* begin DATA SECTION *

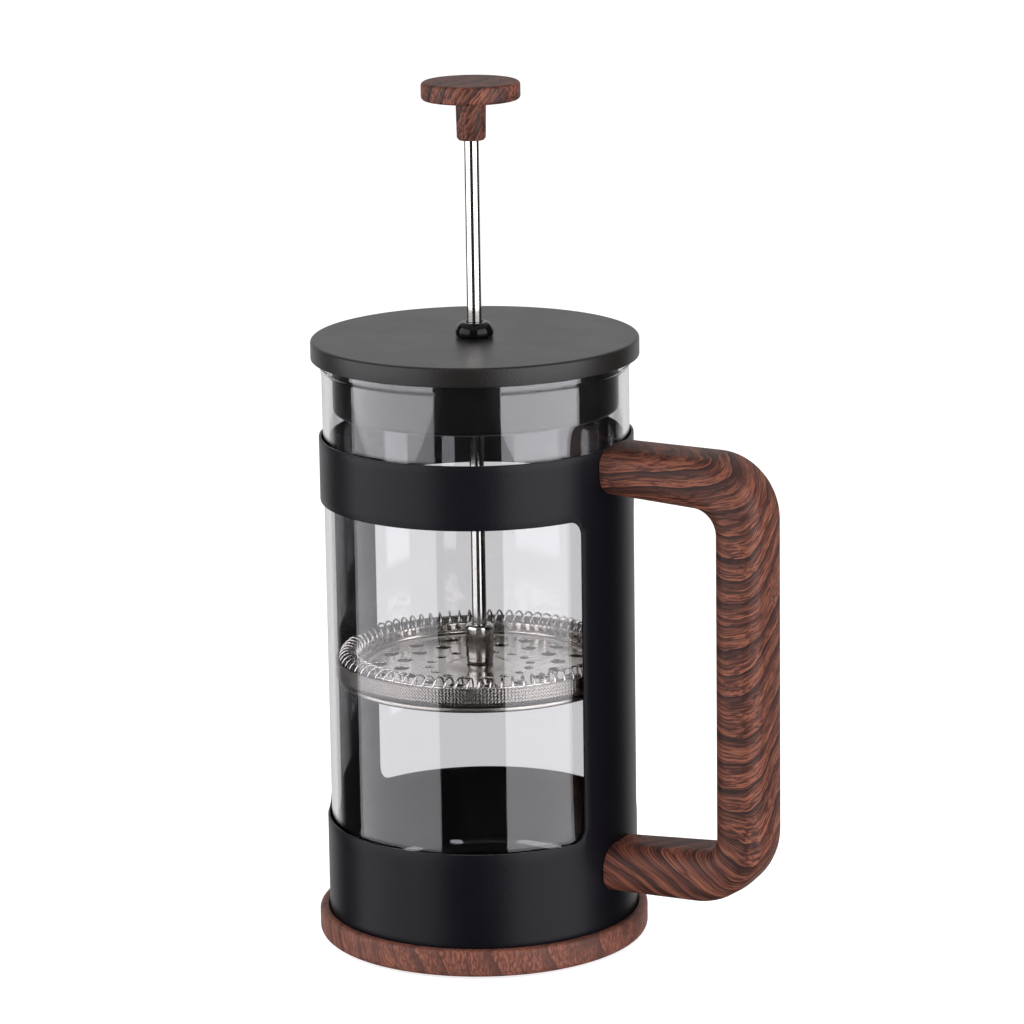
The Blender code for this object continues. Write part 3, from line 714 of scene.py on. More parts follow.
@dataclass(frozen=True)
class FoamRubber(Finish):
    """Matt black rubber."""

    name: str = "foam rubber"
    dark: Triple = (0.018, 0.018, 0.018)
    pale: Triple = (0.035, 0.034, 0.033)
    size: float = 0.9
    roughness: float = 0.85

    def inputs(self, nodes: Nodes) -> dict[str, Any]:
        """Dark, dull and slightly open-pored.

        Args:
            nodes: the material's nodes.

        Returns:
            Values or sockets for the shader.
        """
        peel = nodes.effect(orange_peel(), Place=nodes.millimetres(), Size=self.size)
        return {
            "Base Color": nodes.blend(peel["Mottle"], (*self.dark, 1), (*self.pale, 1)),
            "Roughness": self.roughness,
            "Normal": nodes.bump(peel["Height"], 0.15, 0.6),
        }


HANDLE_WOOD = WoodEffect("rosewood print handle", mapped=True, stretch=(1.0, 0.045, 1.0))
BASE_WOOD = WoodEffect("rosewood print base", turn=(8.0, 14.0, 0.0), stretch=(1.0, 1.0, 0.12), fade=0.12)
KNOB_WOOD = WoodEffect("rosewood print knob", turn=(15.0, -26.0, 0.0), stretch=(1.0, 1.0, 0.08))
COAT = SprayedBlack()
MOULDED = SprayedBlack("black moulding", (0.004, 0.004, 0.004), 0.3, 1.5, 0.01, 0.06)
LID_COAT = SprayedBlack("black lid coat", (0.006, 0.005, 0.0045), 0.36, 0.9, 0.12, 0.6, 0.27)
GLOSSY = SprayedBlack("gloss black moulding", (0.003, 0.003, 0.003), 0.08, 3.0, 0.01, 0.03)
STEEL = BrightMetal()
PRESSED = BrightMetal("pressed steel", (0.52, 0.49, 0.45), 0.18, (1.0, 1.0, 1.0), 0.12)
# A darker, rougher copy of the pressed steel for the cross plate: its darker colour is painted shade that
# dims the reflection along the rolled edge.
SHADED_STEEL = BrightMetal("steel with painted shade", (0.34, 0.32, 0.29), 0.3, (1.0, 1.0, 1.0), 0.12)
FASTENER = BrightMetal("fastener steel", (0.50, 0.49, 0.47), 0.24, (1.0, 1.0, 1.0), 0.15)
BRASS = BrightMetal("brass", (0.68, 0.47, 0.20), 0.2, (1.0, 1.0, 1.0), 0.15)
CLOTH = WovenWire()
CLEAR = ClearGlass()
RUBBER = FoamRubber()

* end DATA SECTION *

**EXERCISE GOAL:**
Give back the whole listing exactly as it reads.

**CORRECT RESULT:**
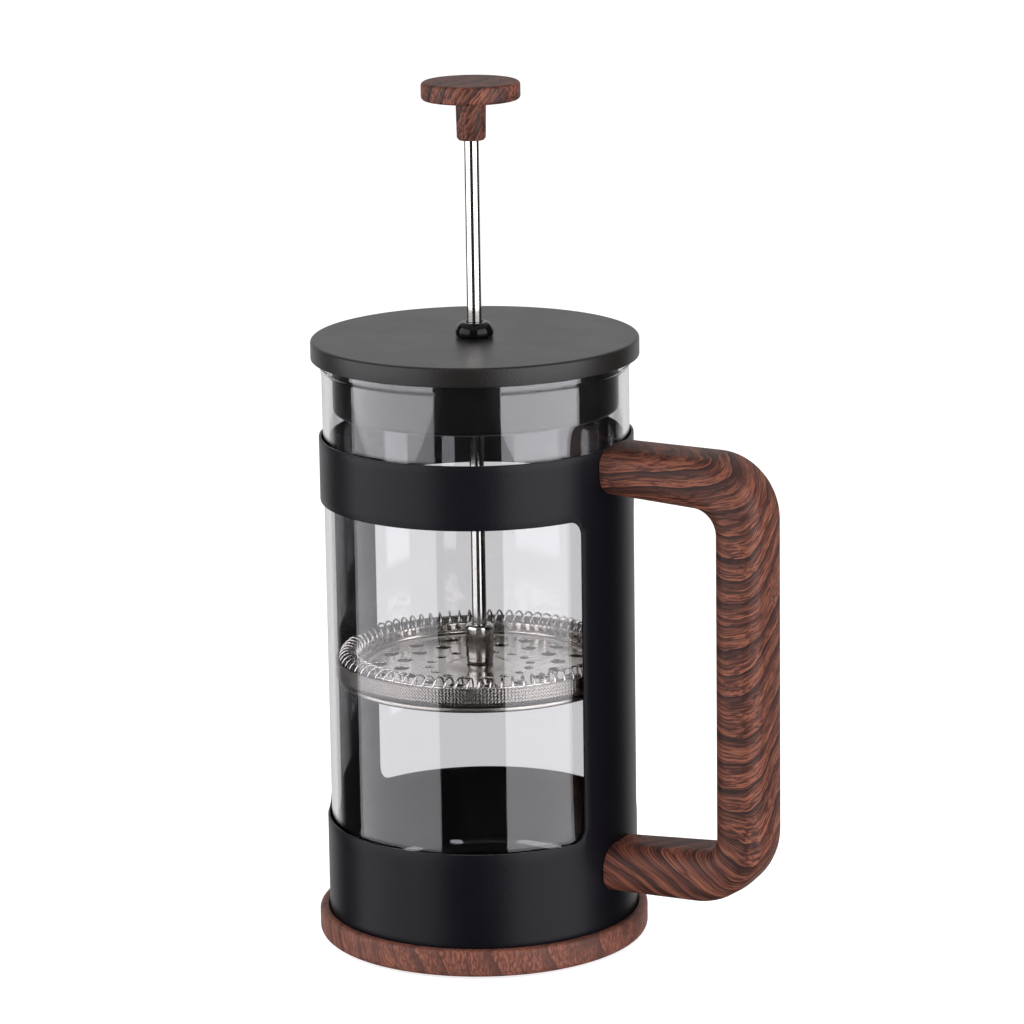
The Blender code for this object continues. Write part 3, from line 714 of scene.py on. More parts follow.
@dataclass(frozen=True)
class FoamRubber(Finish):
    """Matt black rubber."""

    name: str = "foam rubber"
    dark: Triple = (0.018, 0.018, 0.018)
    pale: Triple = (0.035, 0.034, 0.033)
    size: float = 0.9
    roughness: float = 0.85

    def inputs(self, nodes: Nodes) -> dict[str, Any]:
        """Dark, dull and slightly open-pored.

        Args:
            nodes: the material's nodes.

        Returns:
            Values or sockets for the shader.
        """
        peel = nodes.effect(orange_peel(), Place=nodes.millimetres(), Size=self.size)
        return {
            "Base Color": nodes.blend(peel["Mottle"], (*self.dark, 1), (*self.pale, 1)),
            "Roughness": self.roughness,
            "Normal": nodes.bump(peel["Height"], 0.15, 0.6),
        }


HANDLE_WOOD = WoodEffect("rosewood print handle", mapped=True, stretch=(1.0, 0.045, 1.0))
BASE_WOOD = WoodEffect("rosewood print base", turn=(8.0, 14.0, 0.0), stretch=(1.0, 1.0, 0.12), fade=0.12)
KNOB_WOOD = WoodEffect("rosewood print knob", turn=(15.0, -26.0, 0.0), stretch=(1.0, 1.0, 0.08))
COAT = SprayedBlack()
MOULDED = SprayedBlack("black moulding", (0.004, 0.004, 0.004), 0.3, 1.5, 0.01, 0.06)
LID_COAT = SprayedBlack("black lid coat", (0.006, 0.005, 0.0045), 0.36, 0.9, 0.12, 0.6, 0.27)
GLOSSY = SprayedBlack("gloss black moulding", (0.003, 0.003, 0.003), 0.08, 3.0, 0.01, 0.03)
STEEL = BrightMetal()
PRESSED = BrightMetal("pressed steel", (0.52, 0.49, 0.45), 0.18, (1.0, 1.0, 1.0), 0.12)
# A darker, rougher copy of the pressed steel for the cross plate: its darker colour is painted shade that
# dims the reflection along the rolled edge.
SHADED_STEEL = BrightMetal("steel with painted shade", (0.34, 0.32, 0.29), 0.3, (1.0, 1.0, 1.0), 0.12)
FASTENER = BrightMetal("fastener steel", (0.50, 0.49, 0.47), 0.24, (1.0, 1.0, 1.0), 0.15)
BRASS = BrightMetal("brass", (0.68, 0.47, 0.20), 0.2, (1.0, 1.0, 1.0), 0.15)
CLOTH = WovenWire()
CLEAR = ClearGlass()
RUBBER = FoamRubber()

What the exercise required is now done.